Tiger Woods believes The Open is his best chance at winning another major - and not just because it's the next one he plays in.
Tiger Woods is returning to Carnoustie for his first appearance at The Open Championship since 2015, 18 years after winning his first Claret Jug in St Andrews.
The 14-time major champion responded with a smile when asked whether he felt The Open offers him the best chance to win his next major.
"Not to be smart, but it is the next major I'm playing," Woods responded.
He was candid about his chances however, drawing inspiration from players like Tom Watson - who was still contending for the title in his famous loss to Stewart Cink in 2009, aged 59.
"As far as long term, certainly, I would say yes because of the fact that you don't have to be long to play on a links style golf course, and look what Tom did at Turnberry at 59, I believe he was. So it's possible. Greg was there at Birkdale, I think about 54-ish, somewhere around there, 53, 54. It certainly can be done."
Despite currently ranking 28th on the PGA Tour for driving distance this year, Woods felt that long-term as he loses distance to other players - Augusta will outgrow him in a way that links golf and The Open won't.
"You get to places like Augusta National, where it's just a big ballpark, and the golf course outgrows you, unfortunately. That's just the way it goes. But links style golf course, you can roll the ball. As I said earlier, I hit a 3 iron that went down there to 330. Well, even if I get a little bit older, I can still chase some wood or long club down there and hit the ball the same distance.
"So distance becomes a moot point on a links style golf course. But creativity plays such an important role, and you've got guys like Tom playing late in his career, doing well. There's a reason why he won five of these - very creative and hit all the shots."
For this week, strategy off the tee will play a big part for many players - just don't expect Tiger to be hitting many drivers thanks to the firm and fast conditions.
"As I was saying to some of the guys a couple days ago, the fairways were faster than the greens.
"there's not a lot of opportunities to hit the driver just because the ball is going to be rolling 80 yards. It's just hard to keep the ball in play. Even hitting sometimes 4 and 5 irons, they've been running 50, 60 yards.
"It's going to be an interesting test to see which clubs we're going to be using off the tees, and a lot of it is dependent on which way the wind blows. So the whole idea of these practise rounds is just to get a good feel for what I'm going to do, and then adjust accordingly based on wind."
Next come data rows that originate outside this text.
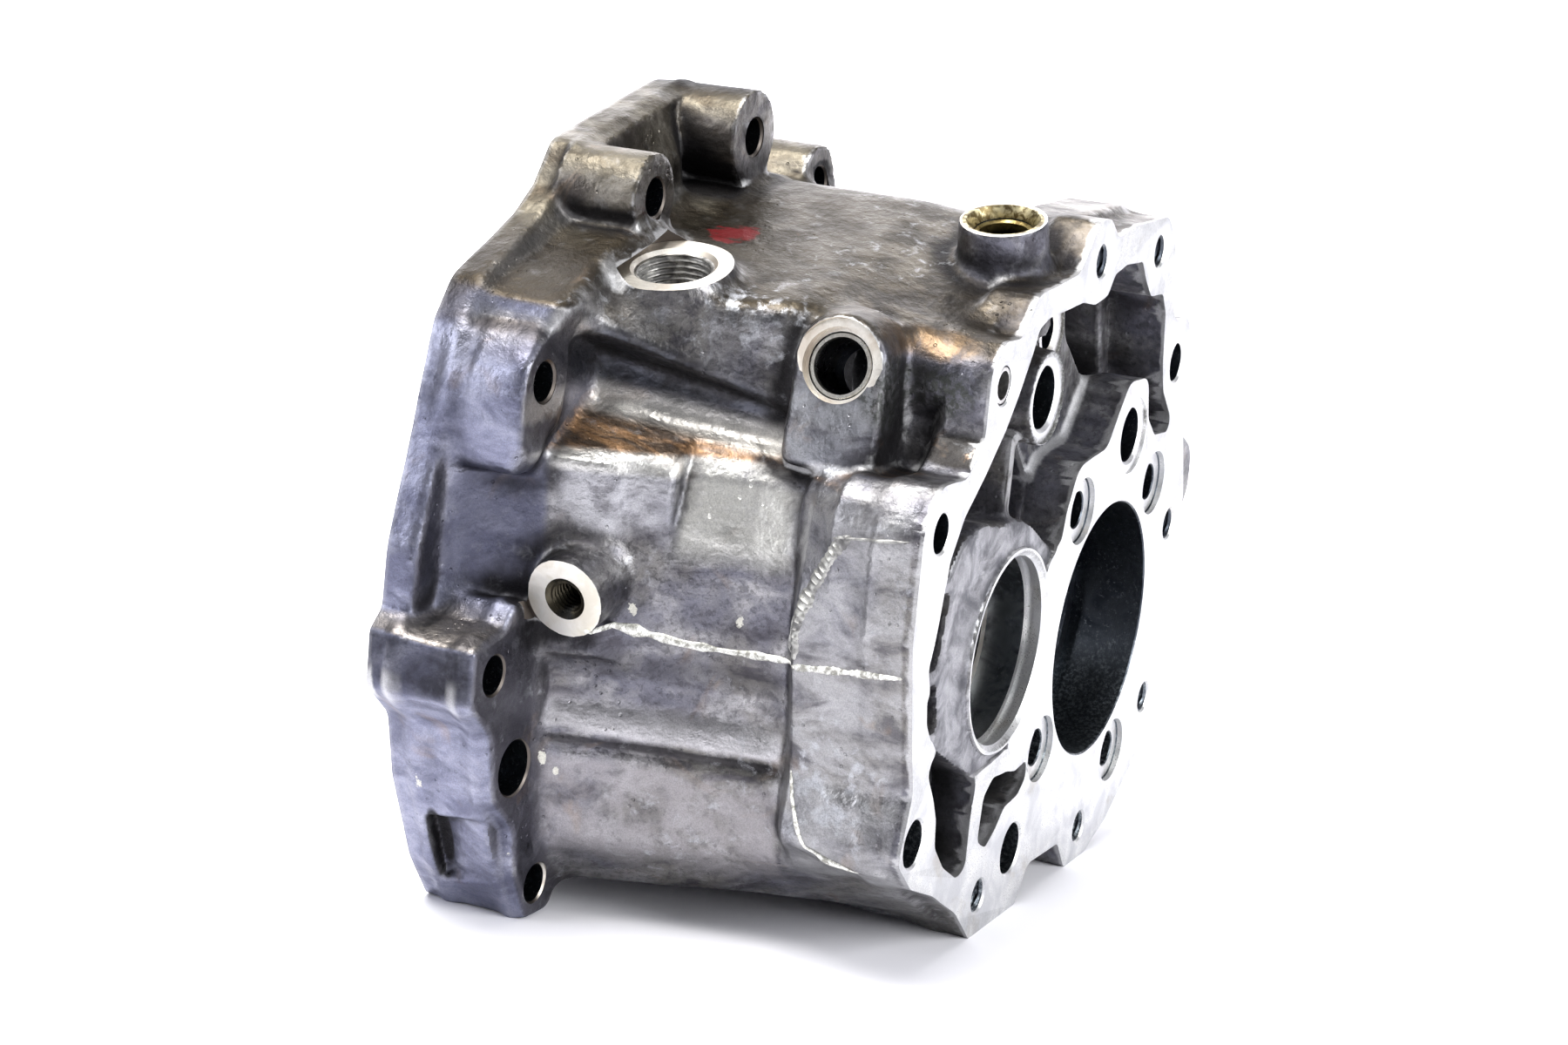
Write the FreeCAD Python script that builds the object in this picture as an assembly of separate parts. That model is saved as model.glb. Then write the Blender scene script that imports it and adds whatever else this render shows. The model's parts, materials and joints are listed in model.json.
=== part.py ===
import FreeCAD, Part
import math
import os
from FreeCAD import Vector as V

# Gearbox housing, bare cast-aluminium case with a machined end face.
# Frame: +X out of the machined end face (parallel to the shafts), +Y away
# from the viewer, +Z up.  Origin on the axis of the output-bearing bore, in
# the plane of the machined end face.  Millimetres.

# ------------------------------------------------------------------ driving
X_FACE = 0.0          # machined end face
X_EAR = -87.0         # spot-faced fronts of the flange ears
X_LIP = -106.5        # front of the thin flange lip
X_FLANGE = -114.0     # mating plane of the bell flange
Z_FLOOR = -62.4       # feet of both flanges
PLATE_T = 12.0        # thickness of the end plate around the bearings

BIG_R = 32.545        # output bearing bore, 65.09 mm
SML_R = 22.62         # input bearing bore, 45.24 mm
SML_C = (-65.0, 7.0)
CLEAR_R = 4.5         # M8 clearance holes
TAP8_R = 3.4          # M8 tapped holes, core size
DECK_TILT = 18.0      # lean of the top deck and its bosses toward the near side, degrees

FLANGE_HOLES = [(-47.4, 115.4), (-95.6, 103.4), (-6.7, 101.7), (-140.2, 65.6),
                (-152.1, 1.4), (-126.1, -54.0), (37.5, 71.5), (59.0, -3.0), (43.0, -53.5)]
FLANGE_DOWELS = [(-139.9, -22.8, 6.5)]
FACE_CLEAR = [(-116.4, 43.7, 4.5), (-112.9, -27.6, 5.5), (-48.2, -46.0, 6.35)]
CLEAR_DEPTH = [22.0, 20.0, 24.0]     # how far each runs back through its own boss
FACE_TAPPED = [(-32.1, 96.3), (11.0, 95.5), (2.3, -53.5), (-67.4, -52.6), (47.0, 19.7), (44.3, -27.8)]
RETAINER = [(-24.9, 34.4), (29.4, 33.5), (-34.9, -23.8), (21.9, -37.4)]
SLEEVE_C = (-88.6, 72.9)
DOWEL_FAR = (36.5, 64.5)
RAIL_1 = (-57.5, 66.2)
RAIL_2 = (7.6, 48.9)
RAIL_3 = (-38.0, 78.5)


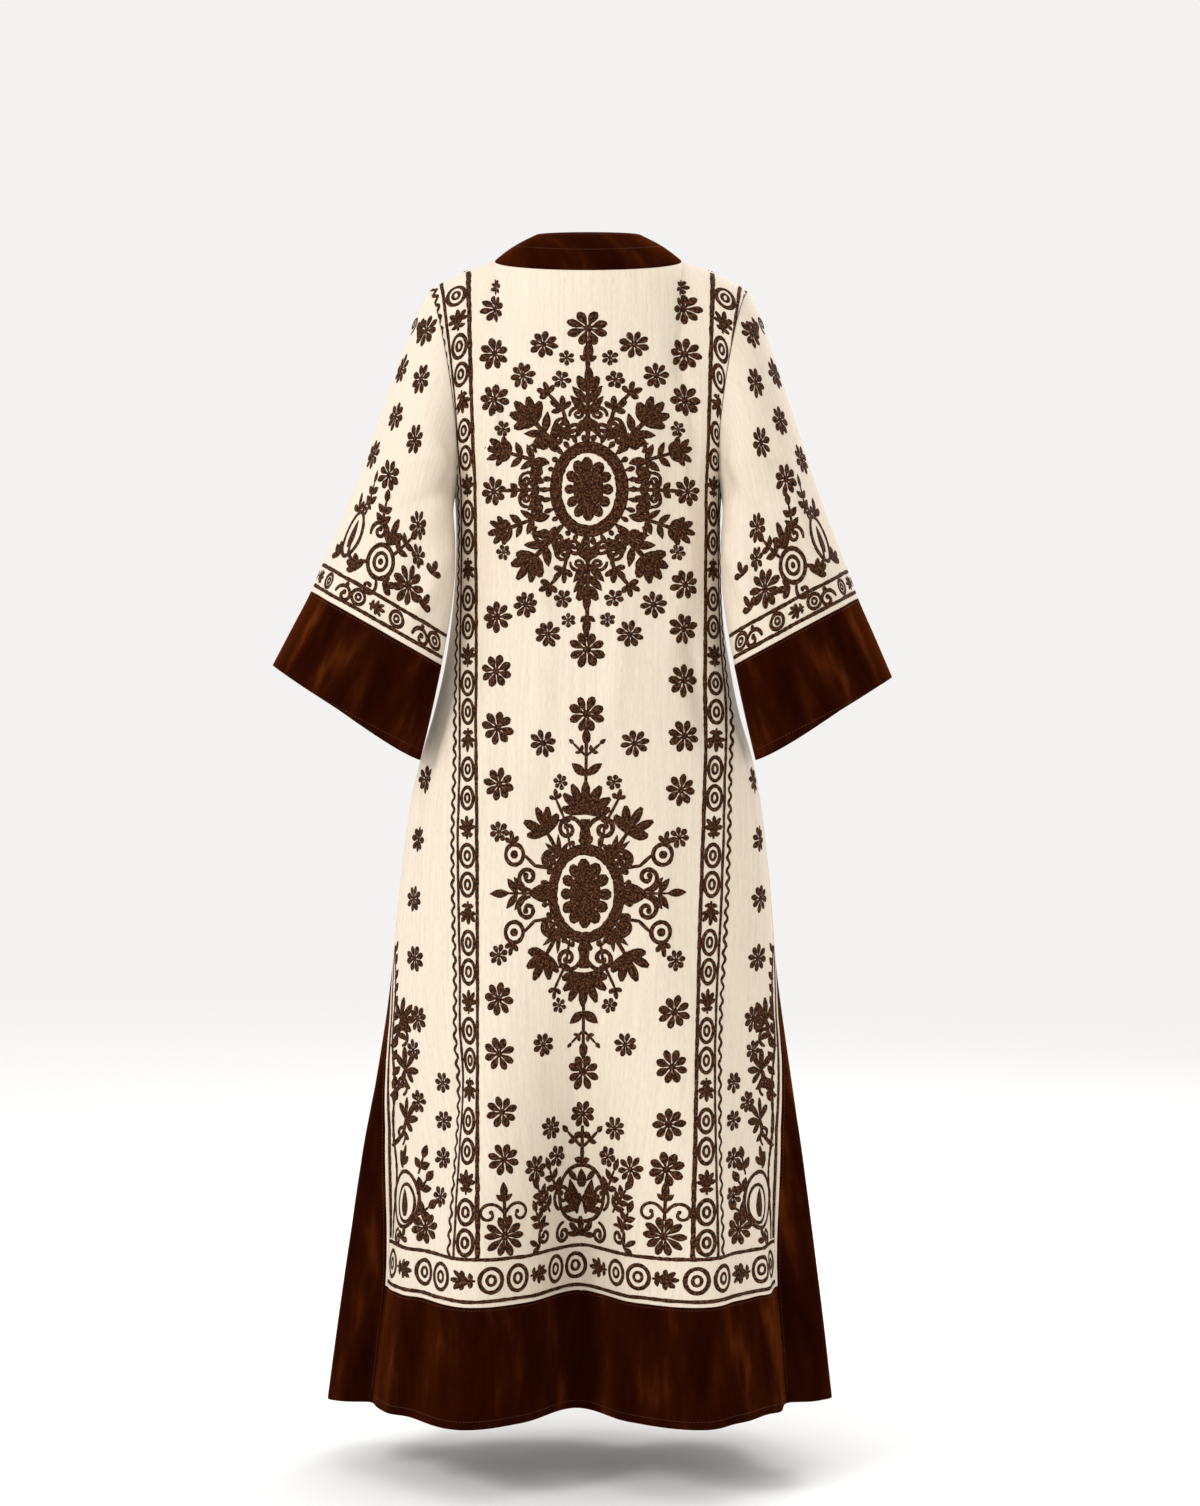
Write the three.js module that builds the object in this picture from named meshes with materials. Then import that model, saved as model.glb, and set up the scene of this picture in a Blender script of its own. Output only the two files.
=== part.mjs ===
// A long, open-front abaya in the form that it takes when it is worn.
// Millimetres. +Z is up, the back of the garment is +Y, the wearer's left is +X.
// The origin is the middle of the shoulders, level with the sides of the neckline.
import * as THREE from 'three';

// Heights of the main seams
const SHOULDER_TIP_Z = -38;
const UNDERARM_Z = -290;
const GORE_TOP_Z = -712;
const BAND_TOP_Z = -1303;
const HEM_Z = -1450;
const FULL_FOLD_Z = -1340;

// Neck, shoulders and front edges, measured from the garment's middle line
const TOP_CENTRE_X = -4;
const NECK_SIDE_X = 119;
const NECK_BACK_Y = 87;
const NECK_BACK_Z = -26;
const ROLL_SIDE_X = 64;
const ROLL_BACK_Y = 50;
const ROLL_BACK_Z = 28;
const ROLL_SIDE_Z = 34;
const SHOULDER_TIP_X = 205;
const SHOULDER_ROUNDING = 4;
const FRONT_BAND_WIDTH = 52;
const FRONT_GAP = 3.5;
const COLLAR_CROWN = 3;

// Cloth walls: how far each one reaches inside and outside the sewn surface
const SEAM_GAP = 0.32;
const CREPE_WALL = { inside: -0.6, outside: 0.9 };
const VELVET_WALL = { inside: -1.2, outside: 1.1 };
const COLLAR_WALL = { inside: -1, outside: 1.6 };

// Columns and rows of the cloth grids, shared by the pieces that meet at a seam
const NECK_COLUMNS = 8;
const SHOULDER_COLUMNS = 10;
const BACK_COLUMNS = NECK_COLUMNS + SHOULDER_COLUMNS;
const YOKE_ROWS = 10;
const GORE_COLUMNS = 9;
const BAND_COLUMNS = 4;
const BODY_ROWS_Z = [
  UNDERARM_Z, -328, -370, -415, -465, -520, -580, -640, -700, -765,
  -830, -897, -965, -1035, -1105, -1175, -1240, BAND_TOP_Z,
];
const HEM_ROWS_Z = [BAND_TOP_Z, -1350, -1400, HEM_Z];

// Level sections of the body, one row for each height
const BODY_SECTIONS = [
  { z: -290, half: 170, back: 100, front: 110, centre: -4 },
  { z: -340, half: 168, back: 96, front: 108, centre: -4 },
  { z: -400, half: 169, back: 91, front: 104, centre: -4 },
  { z: -460, half: 173, back: 92, front: 103, centre: -3 },
  { z: -520, half: 182, back: 103, front: 105, centre: -3 },
  { z: -580, half: 195, back: 116, front: 109, centre: -2 },
  { z: -635, half: 211, back: 121, front: 113, centre: -2 },
  { z: -690, half: 223, back: 122, front: 118, centre: -1 },
  { z: -770, half: 233, back: 124, front: 127, centre: 0 },
  { z: -921, half: 247, back: 128, front: 142, centre: 1 },
  { z: -1126, half: 278, back: 136, front: 162, centre: 3 },
  { z: -1332, half: 306, back: 146, front: 181, centre: 6 },
  { z: -1450, half: 321, back: 150, front: 190, centre: 8 },
];

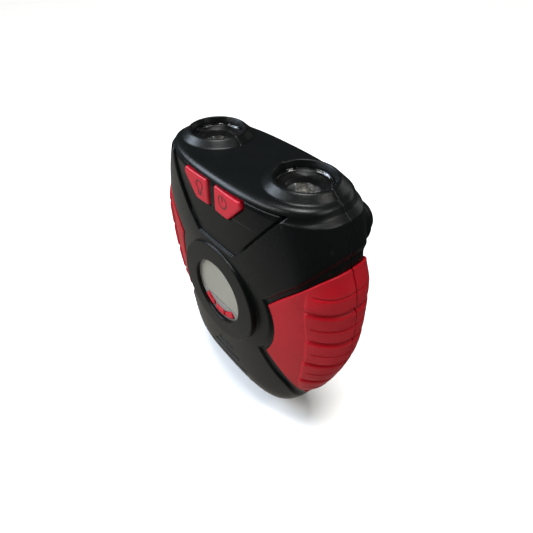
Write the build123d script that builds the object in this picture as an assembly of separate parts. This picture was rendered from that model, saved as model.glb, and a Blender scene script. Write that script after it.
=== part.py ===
from build123d import *
import math
import os

os.makedirs("parts", exist_ok=True)

# ---------------------------------------------------------------------------
# Palm-held speed radar with two lamps on top. All sizes are in millimetres.
# X is the width (+X to the right, seen from the display side), the display
# faces -Y and +Z is up. Heights are given downward from the lamp crests and
# the whole assembly is lifted by half its height when it is written, so its
# box is centred on the origin.
# ---------------------------------------------------------------------------

HEIGHT = 110.6            # lamp crests to chin
LIFT = HEIGHT / 2
WALL = 2.2                # moulded wall
GAP = 0.3                 # running gap round buttons, keys and doors

# Level sections of the housing: height, half width, front depth, back depth
# and the superellipse exponent, which is higher where the section is boxier
CROWN = [
    (-2.3, 34.1, 17.5, 14.6, 2.6), (-3.4, 35.3, 18.4, 15.4, 2.6), (-4.6, 35.8, 18.5, 15.7, 2.6),
    (-6.4, 38.2, 18.3, 17.6, 2.6),
]
FLANKS = [
    (-6.4, 38.2, 18.3, 17.6, 2.6), (-14.0, 40.8, 18.2, 17.6, 2.72), (-22.0, 42.8, 18.1, 17.3, 2.75),
    (-31.5, 45.1, 18.0, 16.8, 2.6), (-41.0, 46.5, 17.6, 16.5, 2.45), (-51.0, 46.9, 17.2, 16.3, 2.36),
    (-63.0, 45.0, 16.8, 15.9, 2.33), (-75.0, 41.5, 16.0, 15.3, 2.42), (-87.0, 36.8, 15.1, 14.2, 2.7),
    (-97.0, 31.5, 13.4, 12.2, 2.95), (-104.0, 25.0, 10.0, 9.4, 3.0), (-108.6, 16.3, 6.2, 5.9, 2.9),
    (-110.6, 8.0, 2.8, 2.8, 2.6),
]
CAVITY_TOP = (-4.7, 36.6, 18.3, 15.8, 2.6)

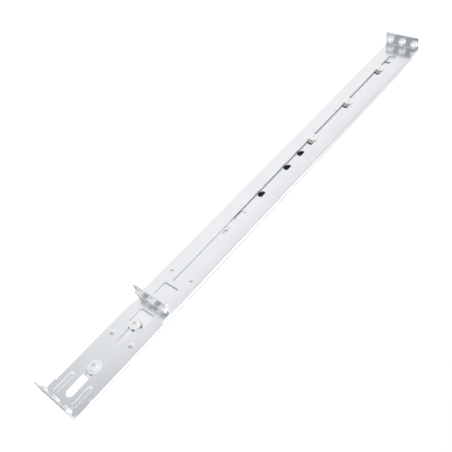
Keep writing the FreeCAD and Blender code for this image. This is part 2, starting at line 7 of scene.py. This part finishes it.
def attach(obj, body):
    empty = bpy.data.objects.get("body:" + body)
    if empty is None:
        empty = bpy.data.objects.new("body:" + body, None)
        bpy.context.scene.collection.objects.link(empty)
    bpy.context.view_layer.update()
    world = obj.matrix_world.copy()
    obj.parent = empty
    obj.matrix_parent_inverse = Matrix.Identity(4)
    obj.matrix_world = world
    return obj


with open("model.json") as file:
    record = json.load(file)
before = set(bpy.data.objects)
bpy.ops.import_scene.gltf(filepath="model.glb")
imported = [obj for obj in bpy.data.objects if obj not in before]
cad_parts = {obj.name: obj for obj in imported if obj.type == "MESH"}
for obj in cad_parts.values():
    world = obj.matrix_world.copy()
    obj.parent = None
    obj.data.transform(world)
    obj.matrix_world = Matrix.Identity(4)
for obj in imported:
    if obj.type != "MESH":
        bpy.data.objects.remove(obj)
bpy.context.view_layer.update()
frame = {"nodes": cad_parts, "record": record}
nodes = frame["nodes"]
print("frame loaded:", len(nodes), "nodes")

white = (1.0, 1.0, 1.0)
evenScale = (1, 1, 1)


def newMaterial(name):
    material = bpy.data.materials.new(name)
    material.use_nodes = True
    tree = material.node_tree
    shader = tree.nodes["Principled BSDF"]
    return material, tree, shader


def addNode(tree, kind, **values):
    node = tree.nodes.new(kind)
    for key, value in values.items():
        setattr(node, key, value)
    return node


def objectCoords(tree, scale):
    coords = addNode(tree, "ShaderNodeTexCoord")
    mapping = addNode(tree, "ShaderNodeMapping")
    mapping.inputs["Scale"].default_value = scale
    tree.links.new(coords.outputs["Object"], mapping.inputs["Vector"])
    return mapping.outputs["Vector"]


def noise(tree, vector, scale, detail, rough=0.5):
    node = addNode(tree, "ShaderNodeTexNoise")
    node.inputs["Scale"].default_value = scale
    node.inputs["Detail"].default_value = detail
    node.inputs["Roughness"].default_value = rough
    tree.links.new(vector, node.inputs["Vector"])
    return node.outputs["Fac"]


def mapRange(tree, value, span, outLow=0, outHigh=1):
    node = addNode(tree, "ShaderNodeMapRange")
    node.inputs["From Min"].default_value = span[0]
    node.inputs["From Max"].default_value = span[1]
    node.inputs["To Min"].default_value = outLow
    node.inputs["To Max"].default_value = outHigh
    tree.links.new(value, node.inputs["Value"])
    return node.outputs["Result"]


def combined(tree, operation, first, second):
    node = addNode(tree, "ShaderNodeMath", operation=operation)
    tree.links.new(first, node.inputs[0])
    tree.links.new(second, node.inputs[1])
    return node.outputs[0]


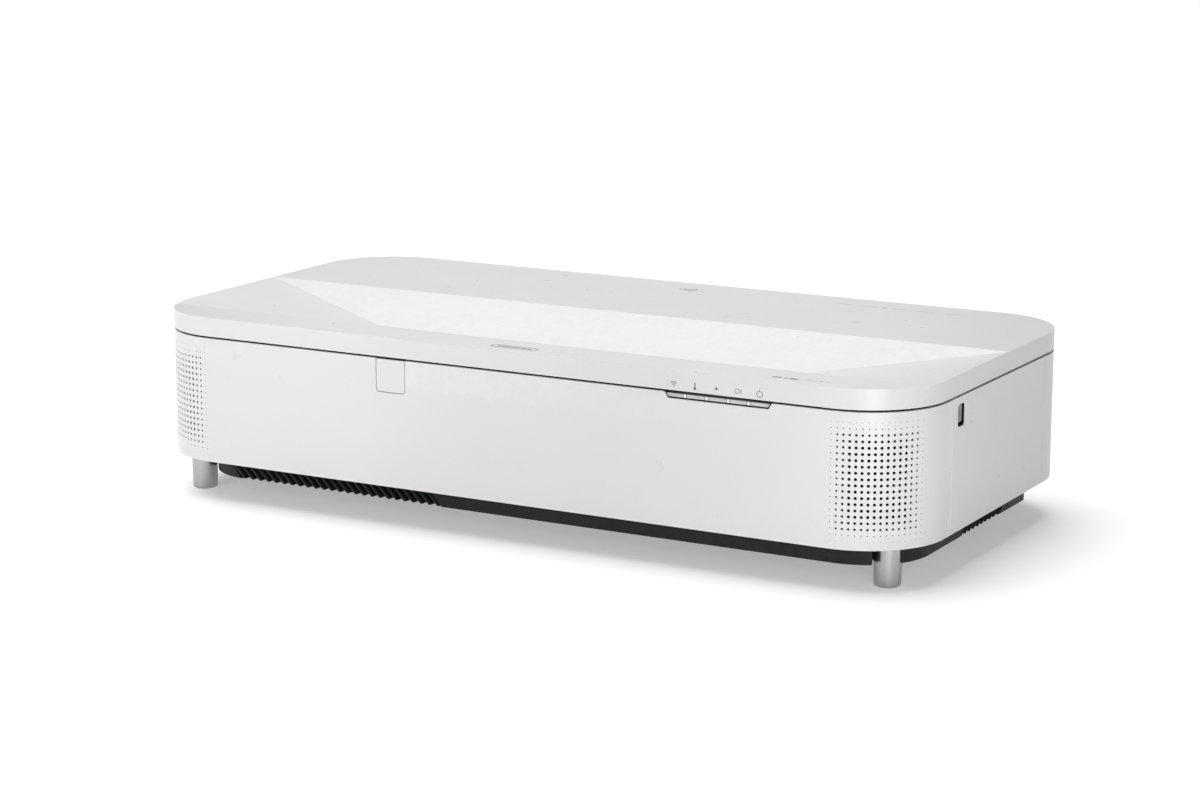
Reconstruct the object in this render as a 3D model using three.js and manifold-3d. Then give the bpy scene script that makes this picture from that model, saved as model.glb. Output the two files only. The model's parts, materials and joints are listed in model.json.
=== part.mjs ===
// Ultra short throw home projector, built as separate pieces.
// Millimetres, +Z up, +X to the right when facing the front panel, front at -Y.
// Origin: on the table, under the middle of the housing.

import * as THREE from "three";
import { ConvexGeometry } from "three/addons/geometries/ConvexGeometry.js";
import { mergeVertices } from "three/addons/utils/BufferGeometryUtils.js";
import Module from "manifold-3d";

const wasm = await Module();
wasm.setup();

// ---------------------------------------------------------------- driving dimensions

const WIDTH = 695;
const DEPTH = 341;
const HEIGHT = 155;
const CORNER_R = 66;
const WALL = 2.5; // thickness of the moulded shells
const CLEAR = 0.3; // gap between pieces that touch
const ARC_STEPS = 10; // facets on each quarter of a housing corner

const BODY_Z0 = 33; // lower edge of the white walls
const BODY_Z1 = 137.7; // upper edge of the white walls
const COVER_Z0 = 139.3; // lower edge of the top cover
const BASE_Z0 = 19; // underside of the black base tray
const PAN_Z1 = 36; // upper face of the bottom pan

const SEAM_FRONT = -92; // where the wrap-around front panel ends on each side
const SEAM_REAR = 98; // where the wrap-around rear panel starts on each side
const SEAM_GAP = 0.8;

const HALF_W = WIDTH / 2;
const HALF_D = DEPTH / 2;

// The light recess in the top: a long rear slope, a steep front slope and two side facets.
const RECESS_REAR = 18;
const RECESS_FRONT = -131;
const VALLEY_Y = -84;
const FLOOR_SLOPE = 0.42;
const FACET_SLOPE = 0.15;
const VALLEY_DEPTH = FLOOR_SLOPE * (RECESS_REAR - VALLEY_Y);
const FRONT_SLOPE = VALLEY_DEPTH / (VALLEY_Y - RECESS_FRONT);

const ENGINE_Z = 80; // optical axis height
const DECK_Z = 41.3; // parts of the light engine stand on the chassis at this height
const TURN = Math.PI / 180;

// ---------------------------------------------------------------- geometry helpers

// A closed three.js geometry as a manifold solid.
function solid(geometry) {
  const plain = new THREE.BufferGeometry();
  const source = geometry.index ? geometry.toNonIndexed() : geometry;
  plain.setAttribute("position", source.getAttribute("position"));
  const merged = mergeVertices(plain, 1e-4);
  return new wasm.Manifold(new wasm.Mesh({
    numProp: 3,
    vertProperties: new Float32Array(merged.attributes.position.array),
    triVerts: new Uint32Array(merged.index.array),
  }));
}

// A manifold solid as a three.js geometry.
function geometryOf(made) {
  const mesh = made.getMesh();
  const geometry = new THREE.BufferGeometry();
  geometry.setAttribute("position", new THREE.BufferAttribute(mesh.vertProperties, 3));
  geometry.setIndex(new THREE.BufferAttribute(mesh.triVerts, 1));
  const flat = geometry.toNonIndexed();
  flat.computeVertexNormals();
  return flat;
}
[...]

Instead, he's put a new 2-iron in the bag as more of a 'driving club'.
"I did put a new 2 iron in play this week. I went down in loft from my normal 2 iron. My normal 2 iron is about 20 degrees. I bent this one down about 17. So I took a few degrees off of it, just trying to be able to have the ability to chase one down there.
"I still carry it about the same. It goes 245, 250 yards in the air, but it gets to its final destination much differently. Obviously, it rolls out whereas mine back home, I've generally liked having it 20 degrees because I can hit the ball into the par 5s as an option. This one's not really designed for hitting the ball in the air to par 5s as an option. It's more of a driving club."
And Tiger is also keeping his TaylorMade TP Ardmore 3 mallet putter in the bag, which he hopes will help on the slower links greens - something he admits he has struggled with throughout his career.
"I did go to that mallet putter; has a little more swing to it. To be honest with you, I've struggled on slower greens throughout my entire career. It's one of the reasons why I think I really like the fact that this putter has grooves in it so it does roll initially a little bit faster and a little bit more true. And it is a little bit hotter.
"So for me, it's going to help on these greens for sure because I normally, when I've come over here and I've played on virtually almost every single Open I've played in, I would put lead tape on my putter to try to lead it up and get it a little bit heavier and get the ball rolling. Don't necessarily have to do it with the grooves. And when I putted with the Nike putter, I didn't have to put lead tape on the putter to get a little more weight to it. I could leave it just the way it was. And this is the same type."
This will be his fourth visit to Carnoustie (and third as an Open venue), having played here for the first time as an amateur during the 1995 Scottish Open. And, for Woods, just being able to feel competitive with the world’s still represents a big step forward.
“There were points when I never thought I’d be back at The Open again,” he added
“It’s great watching on TV but it’s even better being here in person. Come back to Carnoustie is a such blessing. There were times when I didn’t think this was possible but here I am in my third major of the year.
“Each tournament I feel a bit better because I’m starting to play golf again. I feel I’ve got a better understanding of my game now. Everything is going just a little bit better, so who knows.”
“I’ve always loved links golf, it’s my favourite type to play and I love the challenge of it.”